Естественно, какой-то сарказм был, потому что бывали ситуации, когда человек явно сам напрашивался. Я никогда не старался никого обидеть, даже подспудно не ставил себе такой задачи. А с юмором… С юмором веселее жить. Я ко всему в этой стране отношусь с юмором.
– Нет, там всё совершенно другое: другой юмор, другой менталитет общества. Нельзя проводить никаких параллелей. Там проще фабула игры. Нужно назвать какие-то элементарнейшие вещи, и он получает, по нашим меркам, суперприз. Нужно было адаптировать западную программу к нашей, потому что наш телезритель тоньше, умнее, как это ни парадоксально. Русская вековая культура всё равно довлеет, как её ни вытравливай из сознания людей. Всё равно какие-то корни остались. И хоть кому-то кажутся эти задания простыми, они всё равно идут от этих корней и рассчитаны на какие-то минимальные ростки этой культуры в людях, приезжающих на передачу. А это обыкновенные люди, там нет каких-то супервыдающихся личностей.
– Естественно, задней мысли такой у меня не было. Потом, когда стали показываться кандидаты на роль ведущего «Поля чудес», такая мысль возникла у многих. Здесь произошла парадоксальная, а может быть и закономерная, вещь. Когда человек смотрит на профессиональную, а значит, легко выполняемую работу, ему кажется: я сделаю то же самое, элементарно. И при собеседовании всё было отлично: язык подвешен, реакция нормальная. Но когда человек брал микрофон, выходил в свет и начиналась игра – куда всё девалось…
Конечно, многое приходит с опытом, но вот это изначальное: это легко, я это сделаю – губило всех. А вообще я этим ребятам благодарен, их вины здесь нет. Мы искренне хотели найти ведущего, я с каждым из них разговаривал, предостерегал, чтобы ни в коем случае не повторяли меня. И Лёню предостерегал, чтоб он не смотрел мои программы. А сейчас мы с ним придумали несколько элементов, которые будут свойственны только ему, и если эти вещи сделает кто-то другой, это будет просто дико. Постепенно мы начнём их вводить, и, я думаю, зрители довольно быстро привыкнут.
– Это Лёня придумал такой титул. Я совершенно обалдел, когда услышал в программе… Говорю: «Лёня, какой президент?! У тебя крыша поехала. Ты брось свои конкурсы красоты…» Да, как ведущий я ушёл, но руковожу программой, продолжаем работать вместе с Лёней, с Наташей Чистяковой, которая призы выносит. Я заинтересован в успехе этой программы и сделаю всё, чтобы при Лёне она была не менее популярна.

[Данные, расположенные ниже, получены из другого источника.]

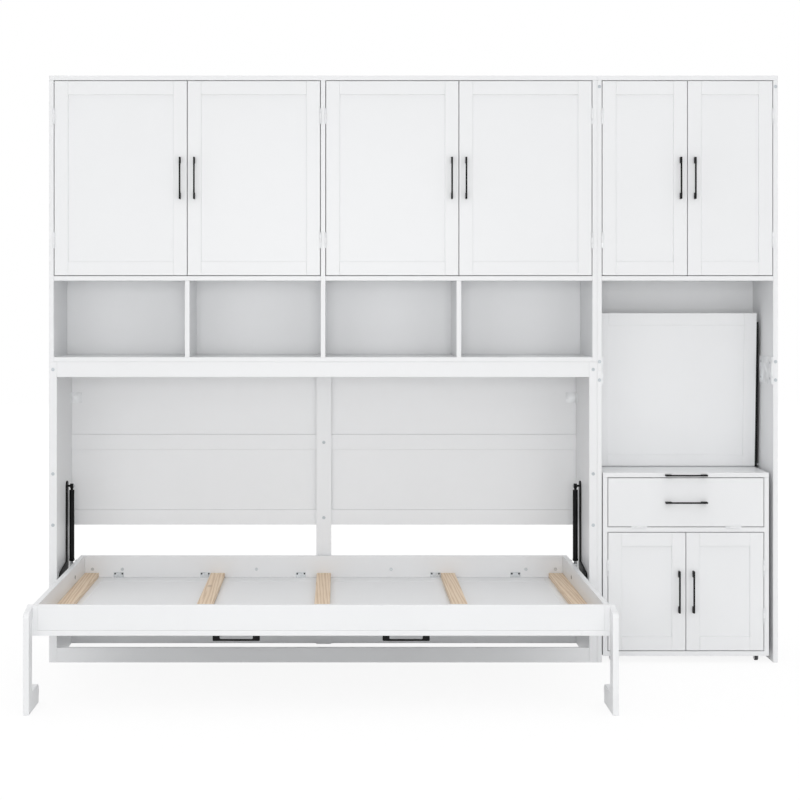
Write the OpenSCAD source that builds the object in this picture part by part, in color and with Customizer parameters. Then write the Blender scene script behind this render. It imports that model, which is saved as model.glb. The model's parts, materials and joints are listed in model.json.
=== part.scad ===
// Wall bed that lowers sideways out of a cabinet, with an overhead hutch and
// a desk tower beside it. Shown with the bed lowered and everything else shut.
// Origin: on the floor, in the middle of the whole footprint. +Z is up and
// the front of the cabinet faces -Y. Inside place(), x runs from the left
// outer face, y from the cabinet's front plane towards the wall.

/* [Cabinet] */
// Height of the whole unit
unit_h = 2240; // [2200:10:2400]
// Width of the bed bay and the hutch above it
bay_w = 2092; // [2040:2:2200]
// Width of the desk tower
tower_w = 690; // [640:2:760]
// Depth of the side panels
side_depth = 358; // [356:1:400]
// Thickness of the case boards
board_t = 18; // [15:0.5:20]
// Thickness of the two bay sides
post_t = 30; // [22:1:36]
// Thickness of the thin back panels
back_t = 6; // [3:0.5:9]
// Front plane to the back panels of hutch and tower
shelf_depth = 298; // [270:1:320]

/* [Bed bay] */
// Height of the bay, up to the underside of the hutch
bay_h = 1147; // [1100:1:1200]
// Height of the rail across the top of the bay
top_rail_h = 58; // [40:1:70]
// Height of the rail across the bottom of the bay
kick_h = 56; // [40:1:60]
// Thickness of the rails and the post of the back frame
back_rail_t = 16; // [12:0.5:18]
// Height of the cross rails of the back frame
back_rail_h = 60; // [40:1:80]
// Front plane to the cross rails of the back frame
bay_back_y = 336; // [334:0.5:340]
// Width of the middle post of the back frame
post_w = 60; // [40:1:90]
// Height of the lowest cross rail above the floor
low_rail_z = 477; // [440:1:560]
// Height of the middle cross rail above the floor
mid_rail_z = 780; // [700:1:860]
// Height of the cross rail on the floor
floor_rail_h = 46; // [30:1:56]
// Front of the cross rails to the back panels between them
back_inset = 4; // [2:0.5:6]
// Distance between the holes for the wall screws
wall_hole_step = 480; // [400:10:560]
// Radius of a hole for a wall screw
wall_hole_r = 3; // [2.5:0.25:4]

/* [Hutch and tower] */
// Clear height of the open shelf row
row_h = 292; // [240:1:340]
// Height of the joint in the tower's sides
seam_z = 1113; // [1080:1:1140]
// Height of the plate across that joint
splice_h = 104; // [60:1:130]
// Thickness of that plate
splice_t = 6; // [3:0.5:6]
// Length of that plate, front to back
splice_d = 174; // [100:1:174]

/* [Doors] */
// Gap round every door and flap
door_gap = 2.5; // [2:0.1:4]
// Width of the door frames
stile_w = 52; // [40:1:60]
// Depth of the door panels behind their frames
panel_step = 6; // [3:0.5:7]
// Length of a hinge
hinge_len = 60; // [40:1:80]
// Door corner to the near end of its hinge
hinge_in = 104; // [60:1:120]
// Radius of the hinge knuckles
knuckle_r = 3.5; // [3:0.1:4.5]
// Radius of the hinge pins
hinge_pin_r = 1.5; // [1:0.1:2]

/* [Handles] */
// Length of a handle
handle_len = 160; // [120:1:180]
// Width of a handle
handle_w = 6; // [5:0.5:14]
// Reach of a handle
handle_reach = 23; // [18:1:34]
// Thickness of its bar
handle_bar_t = 6; // [5:0.5:9]
// Length of each foot
handle_foot = 24; // [16:1:34]

/* [Bed] */
// Underside of the lowered bed above the floor
bed_z = 254; // [240:1:270]
// Height of the bed's boards above its base
bed_rim_h = 86; // [70:1:100]
// Front plane to the bed's wall end, when lowered
bed_back = 313; // [300:1:313]
// Clearance of the folded bed to the rails above and below
fold_gap = 6; // [5:0.5:8]
// Room for the lift between bay side and bed
lift_room = 42; // [40:1:50]
// Width of the base's frame members
base_rail_w = 97; // [70:1:120]
// Depth of the base's panel below its frame
base_step = 4; // [2:0.5:6]
// Width of a slat
slat_w = 56; // [45:1:80]
// Thickness of a slat
slat_t = 18; // [12:0.5:22]

/* [Legs] */
// Thickness of a leg
leg_t = 20; // [18:0.5:26]
// Width of the leg's shaft
leg_w = 55; // [45:1:60]
// Foot end of the bed to the front of the leg
leg_ahead = 57; // [50:1:62]
// Length of the toe behind the shaft
toe_len = 126; // [60:1:140]
// Height of the toe
toe_h = 66; // [50:1:80]
// Radius of the rounded head at the leg's pivot
leg_head_r = 24; // [18:0.5:24]
// Radius of the leg's pivot bolt
leg_bolt_r = 5; // [4:0.5:6]

/* [Bed lift] */
// Front plane to the axis of the gas struts
strut_y = 216; // [200:1:230]
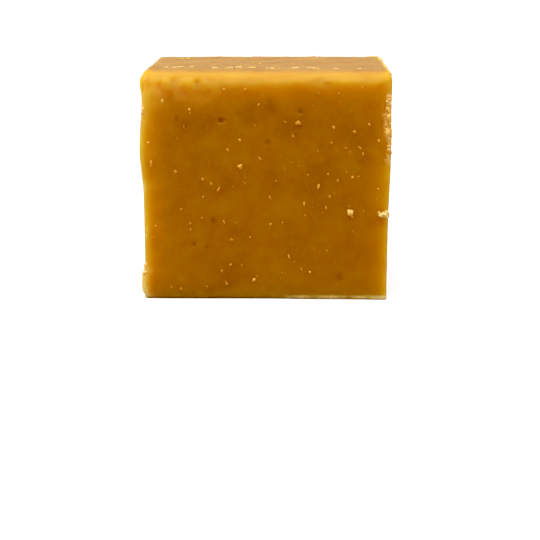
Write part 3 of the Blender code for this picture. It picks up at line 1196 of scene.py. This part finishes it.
# Far, round softboxes: heading, height and spread in degrees, and strength. Heading 0 is
# behind the cube and 90 on its right.
SOFTBOXES = {
    "overhead_softbox": (180.0, 83.0, 36.0, 6.15),
    "left_softbox": (-85.0, 30.0, 50.0, 3.05),
    "right_softbox": (85.0, 30.0, 50.0, 1.3),
    "back_softbox": (0.0, 14.0, 50.0, 0.2),
}

CAMERA_PLACE = (3.82 * MM, -188.92 * MM, 41.24 * MM)
CAMERA_DIP = math.radians(12.05)
CAMERA_TURN = math.radians(1.04)  # to the left
CAMERA_LENS = 100.0  # in mm, like the sensor
SENSOR_WIDTH = 36.0

TONE_WHITE = 1.6
TONE_BLACK = 0.006
TONE = ((0.31, 0.5), (0.51, 0.67), (0.69, 0.85), (0.875, 0.97))  # light, and as shown


def white_card():
    """Card that looks white but throws little light back up, as if it were far below."""
    material, tree, _ = new_material("white_card")
    show_camera(tree, "ShaderNodeBsdfDiffuse", "Material Output", CARD_SEEN, CARD_CAST)
    return material


def make_floor():
    bm = bmesh.new()
    bmesh.ops.create_circle(bm, cap_ends=True, segments=96, radius=FLOOR_RADIUS)
    mesh = bpy.data.meshes.new("floor")
    bm.to_mesh(mesh)
    bm.free()
    mesh.materials.append(white_card())
    floor = add_object("floor", mesh)
    floor.location.z = BLOCK_LOW[2] - FLOOR_GAP


def make_softbox(name, heading, height, spread, strength):
    light = bpy.data.lights.new(name, "SUN")
    light.angle = math.radians(spread)
    light.energy = strength
    lamp = add_object(name, light)
    a, e = math.radians(heading), math.radians(height)
    towards = Vector((math.sin(a) * math.cos(e), math.cos(a) * math.cos(e), math.sin(e)))
    lamp.rotation_mode = "QUATERNION"
    lamp.rotation_quaternion = towards.to_track_quat("Z", "Y")


def make_lights():
    for name, settings in SOFTBOXES.items():
        make_softbox(name, *settings)
    world = bpy.data.worlds.new("studio")
    world.use_nodes = True
    show_camera(world.node_tree, "ShaderNodeBackground", "World Output", STUDIO_SEEN, STUDIO_CAST)
    bpy.context.scene.world = world


def set_tone():
    """A camera's tone curve: deep blacks, and highlights that roll off into white."""
    view = bpy.context.scene.view_settings
    view.view_transform = "Standard"
    view.use_curve_mapping = True
    tone = view.curve_mapping
    tone.black_level = (TONE_BLACK,) * 3
    tone.white_level = (TONE_WHITE,) * 3
    curve = tone.curves[3]
    for scene_light, shown in TONE:
        curve.points.new(scene_light, shown)
    tone.update()


def make_camera():
    data = bpy.data.cameras.new("camera")
    data.sensor_width = SENSOR_WIDTH
    data.lens = CAMERA_LENS
    data.clip_start = 0.01
    data.clip_end = 20.0
    camera = add_object("camera", data)
    camera.location = CAMERA_PLACE
    camera.rotation_euler = (math.pi / 2 - CAMERA_DIP, 0.0, CAMERA_TURN)
    bpy.context.scene.camera = camera


make_camera()
make_floor()
make_lights()
set_tone()
block, block_broken = make_block()
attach(block, "root")
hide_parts("fudge_cube")

block_surface = surface_of(block)
rng = np.random.default_rng(SEED)
crumb_pieces = (
    make_crumbs("sugar_grains", list(grains_in_sides(block_surface, rng)), 2, rng),
    make_crumbs("edge_crumbs", list(crumbs_on_edges(block, block_broken, rng)), 2, rng),
    make_crumbs("flakes", list(flakes(block_surface)), 3, np.random.default_rng(SEED + 14)),
    make_crumbs("seam_crumbs", list(crumbs_on_seam(block_surface, rng)), 2, rng),
    make_crumbs("top_crumbs", list(crumbs_on_top(block_surface, rng)), 3, rng),
    make_crumbs("pit_crystals", list(crystals_in_pits(block_surface, rng)), 2, rng),
)
dry_sugar = grained_sugar()
for piece in crumb_pieces:
    piece.data.materials.append(dry_sugar)
    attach(piece, "root")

– Я далёк от того, чтобы с чем-то сравнивать, но мы хотим сделать разговорную программу типа «Донахью-шоу» с сюжетами на ту или иную тему. Уже само название позволяет затрагивать абсолютно любые вопросы. Не будем трогать только политику, хотя косвенно любая тема будет выходить на какие-то политические аспекты. Мы не будем конкурировать ни с одной из информационных программ, и темы у нас будут морально-этические, скандальные, любопытные и т.д.
– Друзей много быть не может. Есть несколько человек, которые остались от старой, дотелевизионной жизни. Когда человек становится известным, у него «друзей» по разному поводу появляется достаточно много. Но есть настоящие друзья (во всяком случае, как мне сейчас кажется), которые появились уже в этот период и которым я по-настоящему благодарен.
А товарищей – по работе, по совместному проведению времени – достаточно много. Я очень люблю красивых, умных людей с чувством юмора. И мне трудно общаться с теми, у которых этого чувства нет.